Believe me. I know that it feels really great to share and post pictures of an awesome target with a tight group dead in the center. I still aim to do that myself (pun intended). But I honestly believe that if we go to the range to train, and our targets always look as perfect as we can get them, then we may be missing the point. If that shot group is too tight, are we really pushing ourselves? Are we shooting fast enough? Are we visualizing the threat? Are we shooting to be prepared for a defensive encounter? Probably not.
Sometimes, it can be difficult to separate the different worlds of defensive accuracy and marksmanship. I mean, besides being a firearms instructor and lifelong learner, I am a competitive shooter. In a competitive shooting match, points down is an important part of the game. It can mean the difference between winning your division and coming in second place. Of course, I do not go to competitions focused only on winning. I do not really go to beat other people either. I go to learn, and I go to challenge and better myself. I go to beat my own personal records and my own self-doubt.
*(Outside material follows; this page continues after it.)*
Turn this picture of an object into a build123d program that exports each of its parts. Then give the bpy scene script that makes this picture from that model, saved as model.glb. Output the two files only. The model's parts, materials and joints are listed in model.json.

However, I know that competitive shooting is very different from defensive shooting. In a life-and-death situation, we may not have that perfect stance or grip. We may not have good sight alignment or sight picture. We might not even be able to see where the front sight is. In the intensity of that moment, with an adrenaline dump happening, we will probably be able to focus only on the target, and we will likely have to rely on our natural point of aim and unsighted fire to stop the threat.
So, the question is this: Are you challenging yourself? Are you practicing for a dynamic critical incident? Do you feel proud of a target with a mess of holes after an intense day of defensive pistol training, or are you just working for that perfect score to brag about on social media?
Undoubtedly, marksmanship has its place. It is impressive to have perfect shot placement at 7, 15 and 25 yards and beyond. Accuracy also has an important role even in self-defense situations. Because we are responsible for every bullet that leaves our firearm, we definitely want to ensure that our shots are on target. I think it is time that we step up our game, and I think it is time that we share our not-so-perfect targets and take pride in them.
While I am certainly not asking anyone to sacrifice good shooting, I would like to challenge shooters to perhaps look at firearms training a little bit differently. Do not let your goal always be a tight shot group. Let your goal be growth and learning. Be willing to push your limits in order to gauge and improve your skills, and do not be afraid of that imperfect target. That imperfect target may teach you that you are flinching or breaking your wrist or maybe that you need to slow down a bit. In fact, if you have not made mistakes, you are probably doing it wrong.
Therefore, do not think about your target emotionally; think about it rationally. Imperfections can be a valuable asset. Your errors and misses can tell you exactly how, when and where to focus your time, energy and effort for the maximum improvements and the greatest success. This could mean the difference between being a match winner or a division loser, but more importantly, this could mean the difference between being the victim or being the victor.